Given task
Return the listing below word for word.

Data section
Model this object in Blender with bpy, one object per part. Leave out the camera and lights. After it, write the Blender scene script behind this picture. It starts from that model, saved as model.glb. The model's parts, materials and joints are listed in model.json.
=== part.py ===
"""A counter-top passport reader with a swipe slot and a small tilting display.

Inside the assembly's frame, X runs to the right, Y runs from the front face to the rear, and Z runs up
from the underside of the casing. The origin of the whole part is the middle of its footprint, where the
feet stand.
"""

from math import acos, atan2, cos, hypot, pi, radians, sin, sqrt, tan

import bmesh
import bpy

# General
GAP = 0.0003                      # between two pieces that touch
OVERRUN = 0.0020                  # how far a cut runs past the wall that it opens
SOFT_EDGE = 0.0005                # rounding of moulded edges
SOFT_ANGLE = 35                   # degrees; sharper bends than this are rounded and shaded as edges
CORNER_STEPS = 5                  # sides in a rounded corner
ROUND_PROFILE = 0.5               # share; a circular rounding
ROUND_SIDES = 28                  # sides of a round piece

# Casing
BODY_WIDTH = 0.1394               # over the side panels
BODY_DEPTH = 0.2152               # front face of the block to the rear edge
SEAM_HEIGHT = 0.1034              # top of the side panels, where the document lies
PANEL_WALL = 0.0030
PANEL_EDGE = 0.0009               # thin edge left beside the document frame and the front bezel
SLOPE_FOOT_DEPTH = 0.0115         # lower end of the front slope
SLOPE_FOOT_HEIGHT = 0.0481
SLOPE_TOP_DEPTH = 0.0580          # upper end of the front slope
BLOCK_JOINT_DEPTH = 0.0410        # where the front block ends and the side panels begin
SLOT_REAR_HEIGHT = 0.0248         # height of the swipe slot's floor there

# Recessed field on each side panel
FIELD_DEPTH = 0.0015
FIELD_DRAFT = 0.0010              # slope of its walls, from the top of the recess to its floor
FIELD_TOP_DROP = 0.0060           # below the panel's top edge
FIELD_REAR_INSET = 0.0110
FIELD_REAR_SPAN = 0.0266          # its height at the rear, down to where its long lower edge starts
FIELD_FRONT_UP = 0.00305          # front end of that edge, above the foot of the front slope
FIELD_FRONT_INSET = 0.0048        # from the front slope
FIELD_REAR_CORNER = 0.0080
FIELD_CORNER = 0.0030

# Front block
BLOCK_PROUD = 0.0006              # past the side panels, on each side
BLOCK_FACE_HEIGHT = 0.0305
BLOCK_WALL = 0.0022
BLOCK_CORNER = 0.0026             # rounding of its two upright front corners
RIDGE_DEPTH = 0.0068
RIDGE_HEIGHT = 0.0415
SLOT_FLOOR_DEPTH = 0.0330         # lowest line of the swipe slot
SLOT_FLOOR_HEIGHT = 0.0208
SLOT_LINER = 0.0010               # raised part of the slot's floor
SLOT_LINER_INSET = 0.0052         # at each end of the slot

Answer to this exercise
Model this object in Blender with bpy, one object per part. Leave out the camera and lights. After it, write the Blender scene script behind this picture. It starts from that model, saved as model.glb. The model's parts, materials and joints are listed in model.json.
=== part.py ===
"""A counter-top passport reader with a swipe slot and a small tilting display.

Inside the assembly's frame, X runs to the right, Y runs from the front face to the rear, and Z runs up
from the underside of the casing. The origin of the whole part is the middle of its footprint, where the
feet stand.
"""

from math import acos, atan2, cos, hypot, pi, radians, sin, sqrt, tan

import bmesh
import bpy

# General
GAP = 0.0003                      # between two pieces that touch
OVERRUN = 0.0020                  # how far a cut runs past the wall that it opens
SOFT_EDGE = 0.0005                # rounding of moulded edges
SOFT_ANGLE = 35                   # degrees; sharper bends than this are rounded and shaded as edges
CORNER_STEPS = 5                  # sides in a rounded corner
ROUND_PROFILE = 0.5               # share; a circular rounding
ROUND_SIDES = 28                  # sides of a round piece

# Casing
BODY_WIDTH = 0.1394               # over the side panels
BODY_DEPTH = 0.2152               # front face of the block to the rear edge
SEAM_HEIGHT = 0.1034              # top of the side panels, where the document lies
PANEL_WALL = 0.0030
PANEL_EDGE = 0.0009               # thin edge left beside the document frame and the front bezel
SLOPE_FOOT_DEPTH = 0.0115         # lower end of the front slope
SLOPE_FOOT_HEIGHT = 0.0481
SLOPE_TOP_DEPTH = 0.0580          # upper end of the front slope
BLOCK_JOINT_DEPTH = 0.0410        # where the front block ends and the side panels begin
SLOT_REAR_HEIGHT = 0.0248         # height of the swipe slot's floor there

# Recessed field on each side panel
FIELD_DEPTH = 0.0015
FIELD_DRAFT = 0.0010              # slope of its walls, from the top of the recess to its floor
FIELD_TOP_DROP = 0.0060           # below the panel's top edge
FIELD_REAR_INSET = 0.0110
FIELD_REAR_SPAN = 0.0266          # its height at the rear, down to where its long lower edge starts
FIELD_FRONT_UP = 0.00305          # front end of that edge, above the foot of the front slope
FIELD_FRONT_INSET = 0.0048        # from the front slope
FIELD_REAR_CORNER = 0.0080
FIELD_CORNER = 0.0030

# Front block
BLOCK_PROUD = 0.0006              # past the side panels, on each side
BLOCK_FACE_HEIGHT = 0.0305
BLOCK_WALL = 0.0022
BLOCK_CORNER = 0.0026             # rounding of its two upright front corners
RIDGE_DEPTH = 0.0068
RIDGE_HEIGHT = 0.0415
SLOT_FLOOR_DEPTH = 0.0330         # lowest line of the swipe slot
SLOT_FLOOR_HEIGHT = 0.0208
SLOT_LINER = 0.0010               # raised part of the slot's floor
SLOT_LINER_INSET = 0.0052         # at each end of the slot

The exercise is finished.